Aim
What is the number of lines containing the word "Identity"? Give that number alone.

Recorded data
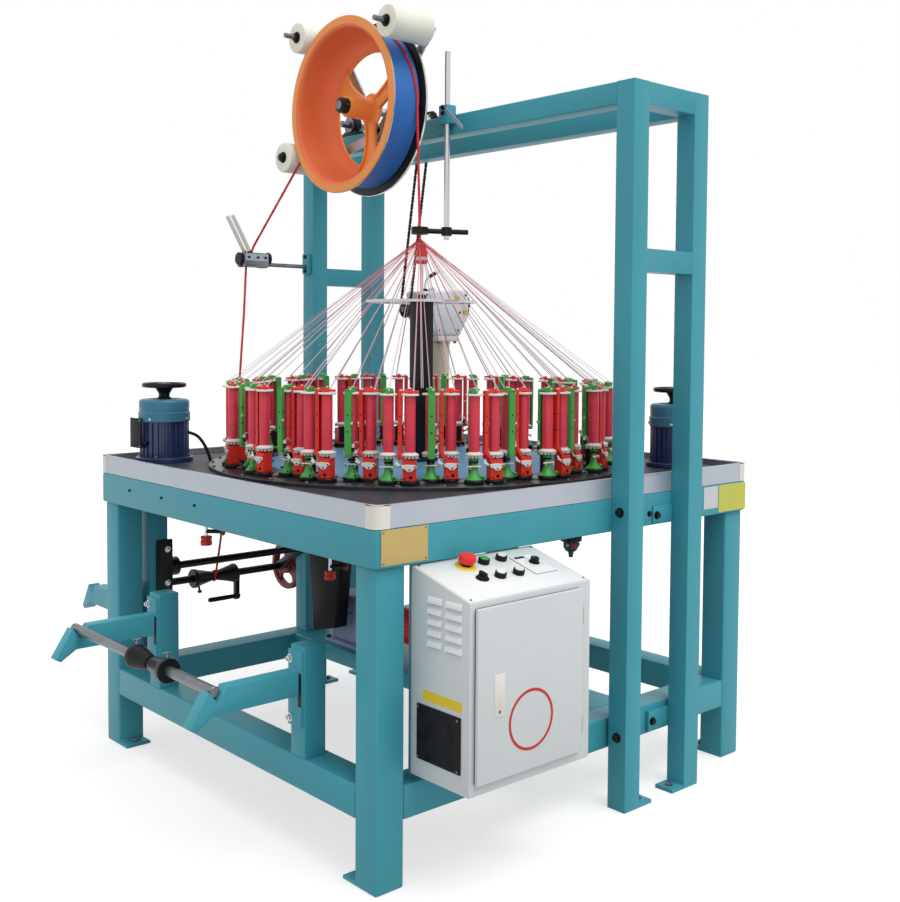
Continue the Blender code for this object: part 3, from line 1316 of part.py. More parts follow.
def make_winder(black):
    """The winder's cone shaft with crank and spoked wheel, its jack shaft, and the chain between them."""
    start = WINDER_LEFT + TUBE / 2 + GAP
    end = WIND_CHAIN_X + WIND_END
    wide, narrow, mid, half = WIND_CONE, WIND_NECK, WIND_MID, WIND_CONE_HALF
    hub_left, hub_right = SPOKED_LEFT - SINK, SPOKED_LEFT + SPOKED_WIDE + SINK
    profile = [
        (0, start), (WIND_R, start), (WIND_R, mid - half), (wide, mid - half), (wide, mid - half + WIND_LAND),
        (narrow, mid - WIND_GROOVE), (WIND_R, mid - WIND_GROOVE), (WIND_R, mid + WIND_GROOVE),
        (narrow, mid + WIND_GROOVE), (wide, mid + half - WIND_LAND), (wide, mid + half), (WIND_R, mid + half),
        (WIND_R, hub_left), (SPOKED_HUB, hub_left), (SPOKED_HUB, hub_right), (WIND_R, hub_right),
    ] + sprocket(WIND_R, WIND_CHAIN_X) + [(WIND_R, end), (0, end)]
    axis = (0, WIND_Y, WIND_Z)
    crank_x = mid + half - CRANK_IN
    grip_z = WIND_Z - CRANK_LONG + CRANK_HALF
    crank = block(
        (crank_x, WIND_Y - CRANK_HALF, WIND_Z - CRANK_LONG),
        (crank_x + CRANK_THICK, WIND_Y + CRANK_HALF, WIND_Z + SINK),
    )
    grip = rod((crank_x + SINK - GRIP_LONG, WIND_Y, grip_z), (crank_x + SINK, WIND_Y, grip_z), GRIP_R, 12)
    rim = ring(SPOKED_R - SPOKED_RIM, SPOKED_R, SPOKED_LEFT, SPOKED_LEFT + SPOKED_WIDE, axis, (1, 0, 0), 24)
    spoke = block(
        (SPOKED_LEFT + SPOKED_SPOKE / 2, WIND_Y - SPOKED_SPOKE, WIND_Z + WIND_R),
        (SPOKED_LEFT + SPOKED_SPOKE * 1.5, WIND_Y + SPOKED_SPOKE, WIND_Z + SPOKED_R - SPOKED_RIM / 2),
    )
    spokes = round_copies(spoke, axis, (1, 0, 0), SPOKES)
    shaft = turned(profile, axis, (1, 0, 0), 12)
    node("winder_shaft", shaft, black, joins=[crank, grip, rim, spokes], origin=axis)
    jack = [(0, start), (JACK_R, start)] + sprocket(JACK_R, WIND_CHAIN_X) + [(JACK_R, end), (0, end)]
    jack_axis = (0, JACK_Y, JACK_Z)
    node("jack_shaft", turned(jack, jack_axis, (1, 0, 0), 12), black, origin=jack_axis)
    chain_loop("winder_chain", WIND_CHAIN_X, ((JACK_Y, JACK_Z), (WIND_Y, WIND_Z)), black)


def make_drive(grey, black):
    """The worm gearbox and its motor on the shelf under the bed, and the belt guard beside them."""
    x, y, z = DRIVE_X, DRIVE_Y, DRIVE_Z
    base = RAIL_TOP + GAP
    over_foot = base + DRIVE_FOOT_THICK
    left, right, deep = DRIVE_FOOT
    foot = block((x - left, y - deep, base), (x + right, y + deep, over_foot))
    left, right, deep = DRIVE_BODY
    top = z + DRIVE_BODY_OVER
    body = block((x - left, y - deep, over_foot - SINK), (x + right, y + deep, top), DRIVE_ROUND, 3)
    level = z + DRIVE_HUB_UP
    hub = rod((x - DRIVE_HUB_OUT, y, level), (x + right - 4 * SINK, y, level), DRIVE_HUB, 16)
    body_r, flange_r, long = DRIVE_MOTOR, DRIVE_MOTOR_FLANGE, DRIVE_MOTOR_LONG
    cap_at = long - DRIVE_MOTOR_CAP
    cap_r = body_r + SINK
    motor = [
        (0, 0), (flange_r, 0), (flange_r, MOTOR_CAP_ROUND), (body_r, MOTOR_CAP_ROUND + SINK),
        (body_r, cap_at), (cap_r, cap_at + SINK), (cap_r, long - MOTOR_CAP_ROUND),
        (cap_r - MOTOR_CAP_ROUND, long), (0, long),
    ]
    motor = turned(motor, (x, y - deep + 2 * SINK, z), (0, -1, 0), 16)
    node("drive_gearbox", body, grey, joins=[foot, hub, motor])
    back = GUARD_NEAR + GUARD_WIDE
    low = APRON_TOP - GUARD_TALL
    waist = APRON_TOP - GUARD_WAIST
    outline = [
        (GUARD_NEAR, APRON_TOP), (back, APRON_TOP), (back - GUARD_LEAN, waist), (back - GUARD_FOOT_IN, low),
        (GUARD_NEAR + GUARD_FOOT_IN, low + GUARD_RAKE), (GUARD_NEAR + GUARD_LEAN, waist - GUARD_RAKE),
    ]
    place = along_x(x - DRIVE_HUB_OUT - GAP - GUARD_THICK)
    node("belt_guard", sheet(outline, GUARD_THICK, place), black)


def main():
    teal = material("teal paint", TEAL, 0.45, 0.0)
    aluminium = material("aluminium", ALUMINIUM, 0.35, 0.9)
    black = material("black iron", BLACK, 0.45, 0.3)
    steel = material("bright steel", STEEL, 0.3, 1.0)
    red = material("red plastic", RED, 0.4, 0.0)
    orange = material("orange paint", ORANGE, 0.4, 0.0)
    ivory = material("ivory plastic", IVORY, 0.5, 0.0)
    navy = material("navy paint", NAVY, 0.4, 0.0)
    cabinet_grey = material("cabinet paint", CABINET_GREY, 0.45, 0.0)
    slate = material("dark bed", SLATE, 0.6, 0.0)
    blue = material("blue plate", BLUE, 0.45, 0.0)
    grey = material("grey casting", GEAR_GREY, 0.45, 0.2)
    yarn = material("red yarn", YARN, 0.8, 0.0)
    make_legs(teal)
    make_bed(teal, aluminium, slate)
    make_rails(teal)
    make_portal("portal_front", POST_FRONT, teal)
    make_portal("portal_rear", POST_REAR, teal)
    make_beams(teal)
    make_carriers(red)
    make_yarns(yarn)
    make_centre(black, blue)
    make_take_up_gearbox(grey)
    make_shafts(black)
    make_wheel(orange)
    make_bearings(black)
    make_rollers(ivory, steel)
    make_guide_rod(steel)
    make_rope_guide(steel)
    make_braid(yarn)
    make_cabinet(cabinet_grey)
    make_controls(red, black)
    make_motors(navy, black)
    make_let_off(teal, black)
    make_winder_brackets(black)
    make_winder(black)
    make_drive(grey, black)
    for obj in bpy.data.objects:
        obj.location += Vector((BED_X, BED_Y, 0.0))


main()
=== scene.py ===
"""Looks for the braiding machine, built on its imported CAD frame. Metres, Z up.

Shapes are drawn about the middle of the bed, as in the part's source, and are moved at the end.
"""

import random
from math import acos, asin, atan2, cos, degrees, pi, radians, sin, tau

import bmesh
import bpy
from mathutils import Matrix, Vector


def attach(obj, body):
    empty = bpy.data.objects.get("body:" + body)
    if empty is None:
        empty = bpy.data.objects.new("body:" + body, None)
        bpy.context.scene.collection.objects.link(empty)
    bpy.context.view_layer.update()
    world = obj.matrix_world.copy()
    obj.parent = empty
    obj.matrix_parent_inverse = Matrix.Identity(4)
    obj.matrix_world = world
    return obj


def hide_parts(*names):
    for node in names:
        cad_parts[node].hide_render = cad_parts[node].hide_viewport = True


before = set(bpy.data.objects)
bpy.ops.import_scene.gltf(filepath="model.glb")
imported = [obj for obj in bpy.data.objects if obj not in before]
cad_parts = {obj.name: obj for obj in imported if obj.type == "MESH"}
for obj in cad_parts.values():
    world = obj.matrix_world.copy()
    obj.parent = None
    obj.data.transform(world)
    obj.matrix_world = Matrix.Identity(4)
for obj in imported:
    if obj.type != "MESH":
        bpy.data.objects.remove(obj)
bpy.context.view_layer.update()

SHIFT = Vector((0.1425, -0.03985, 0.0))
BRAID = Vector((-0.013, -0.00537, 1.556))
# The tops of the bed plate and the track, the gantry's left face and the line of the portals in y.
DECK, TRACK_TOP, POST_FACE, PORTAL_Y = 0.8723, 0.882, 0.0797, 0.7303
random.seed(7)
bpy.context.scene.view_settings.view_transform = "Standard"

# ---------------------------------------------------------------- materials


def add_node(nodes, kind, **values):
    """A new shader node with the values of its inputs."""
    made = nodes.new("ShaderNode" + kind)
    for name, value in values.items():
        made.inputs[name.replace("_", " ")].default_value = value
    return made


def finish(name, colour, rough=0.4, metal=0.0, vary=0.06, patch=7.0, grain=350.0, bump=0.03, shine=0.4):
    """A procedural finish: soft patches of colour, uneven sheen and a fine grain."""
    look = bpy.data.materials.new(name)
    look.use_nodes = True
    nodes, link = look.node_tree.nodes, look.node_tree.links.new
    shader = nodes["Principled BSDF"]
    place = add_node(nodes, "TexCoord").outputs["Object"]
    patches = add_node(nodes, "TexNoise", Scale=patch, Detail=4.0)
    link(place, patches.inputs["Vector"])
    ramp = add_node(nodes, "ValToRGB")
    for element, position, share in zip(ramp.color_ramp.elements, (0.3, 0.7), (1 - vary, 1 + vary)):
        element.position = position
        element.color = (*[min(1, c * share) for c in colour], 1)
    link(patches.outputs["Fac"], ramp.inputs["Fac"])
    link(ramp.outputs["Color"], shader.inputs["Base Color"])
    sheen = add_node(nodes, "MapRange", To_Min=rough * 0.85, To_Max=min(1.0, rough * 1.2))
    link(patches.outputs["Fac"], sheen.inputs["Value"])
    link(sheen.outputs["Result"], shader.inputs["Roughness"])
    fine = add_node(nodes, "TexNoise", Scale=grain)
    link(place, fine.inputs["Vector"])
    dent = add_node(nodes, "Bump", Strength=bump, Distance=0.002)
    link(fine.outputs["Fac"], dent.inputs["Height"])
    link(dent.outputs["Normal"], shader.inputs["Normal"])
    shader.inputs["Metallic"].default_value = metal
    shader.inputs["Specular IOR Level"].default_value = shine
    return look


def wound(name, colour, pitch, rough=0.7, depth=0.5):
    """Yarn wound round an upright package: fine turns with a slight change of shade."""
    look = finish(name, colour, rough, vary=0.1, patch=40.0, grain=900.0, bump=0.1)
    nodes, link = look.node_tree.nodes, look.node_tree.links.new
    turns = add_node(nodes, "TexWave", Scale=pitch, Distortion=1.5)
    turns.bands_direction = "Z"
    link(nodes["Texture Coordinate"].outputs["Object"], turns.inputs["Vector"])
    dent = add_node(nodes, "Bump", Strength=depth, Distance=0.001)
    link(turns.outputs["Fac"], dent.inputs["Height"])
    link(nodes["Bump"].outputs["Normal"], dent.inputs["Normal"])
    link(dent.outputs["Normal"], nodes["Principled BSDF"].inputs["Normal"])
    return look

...

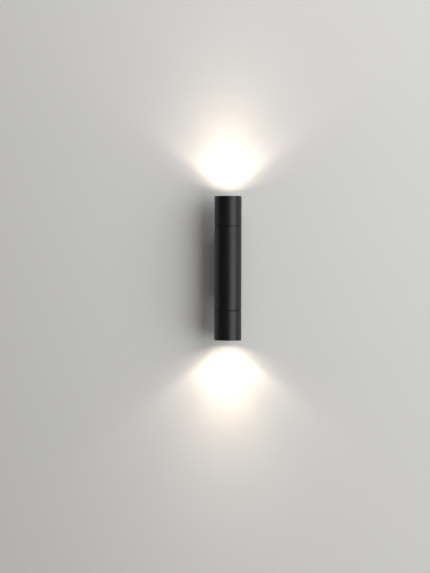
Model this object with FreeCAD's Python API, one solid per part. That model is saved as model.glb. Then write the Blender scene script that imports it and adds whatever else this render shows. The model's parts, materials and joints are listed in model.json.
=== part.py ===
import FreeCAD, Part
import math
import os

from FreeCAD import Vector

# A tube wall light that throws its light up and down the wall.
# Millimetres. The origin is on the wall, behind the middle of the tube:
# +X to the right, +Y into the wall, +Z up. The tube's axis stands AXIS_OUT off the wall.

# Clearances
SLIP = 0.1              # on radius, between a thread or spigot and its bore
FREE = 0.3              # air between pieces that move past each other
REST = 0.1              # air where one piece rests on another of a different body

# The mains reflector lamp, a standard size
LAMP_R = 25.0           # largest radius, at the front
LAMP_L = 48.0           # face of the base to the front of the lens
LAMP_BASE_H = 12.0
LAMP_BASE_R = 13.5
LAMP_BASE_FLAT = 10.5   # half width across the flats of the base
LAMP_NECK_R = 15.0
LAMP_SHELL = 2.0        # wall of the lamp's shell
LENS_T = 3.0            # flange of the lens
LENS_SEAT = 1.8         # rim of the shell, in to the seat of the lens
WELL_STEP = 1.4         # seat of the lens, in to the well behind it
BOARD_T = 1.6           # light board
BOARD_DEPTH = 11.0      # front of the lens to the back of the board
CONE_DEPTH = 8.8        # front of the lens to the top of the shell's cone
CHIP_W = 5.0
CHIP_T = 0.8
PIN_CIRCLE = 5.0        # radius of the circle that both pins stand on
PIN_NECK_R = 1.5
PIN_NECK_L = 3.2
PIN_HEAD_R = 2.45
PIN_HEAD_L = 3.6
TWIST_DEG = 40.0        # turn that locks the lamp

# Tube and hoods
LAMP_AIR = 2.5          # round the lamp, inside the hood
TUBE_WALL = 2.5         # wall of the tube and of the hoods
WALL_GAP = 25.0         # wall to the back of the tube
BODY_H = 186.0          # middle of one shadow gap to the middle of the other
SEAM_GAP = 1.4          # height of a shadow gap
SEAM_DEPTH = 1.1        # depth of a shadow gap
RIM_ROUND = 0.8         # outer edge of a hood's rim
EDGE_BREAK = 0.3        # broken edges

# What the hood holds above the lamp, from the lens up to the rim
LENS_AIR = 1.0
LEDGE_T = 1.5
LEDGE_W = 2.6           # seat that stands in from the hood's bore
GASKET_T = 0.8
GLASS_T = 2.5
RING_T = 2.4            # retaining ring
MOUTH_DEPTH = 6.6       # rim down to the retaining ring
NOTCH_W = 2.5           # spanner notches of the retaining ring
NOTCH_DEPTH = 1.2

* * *

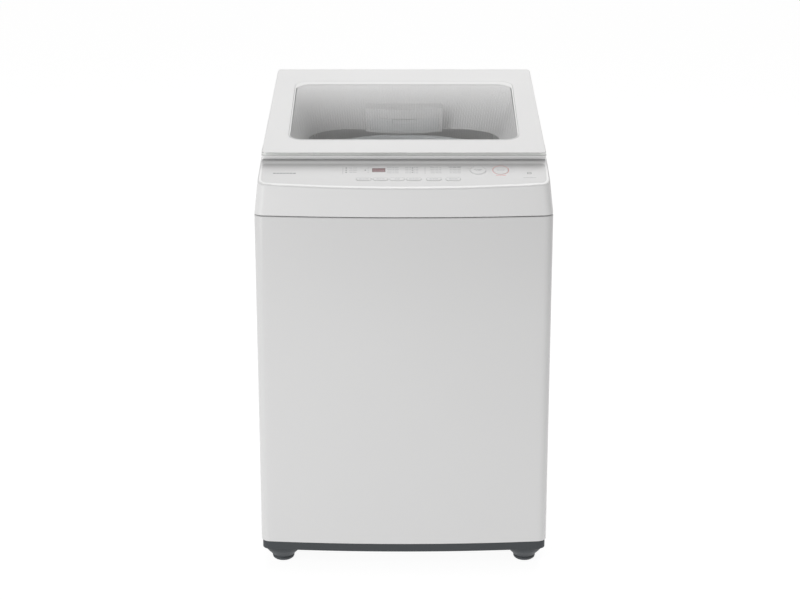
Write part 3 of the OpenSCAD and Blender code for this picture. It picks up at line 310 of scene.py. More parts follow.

The reply
2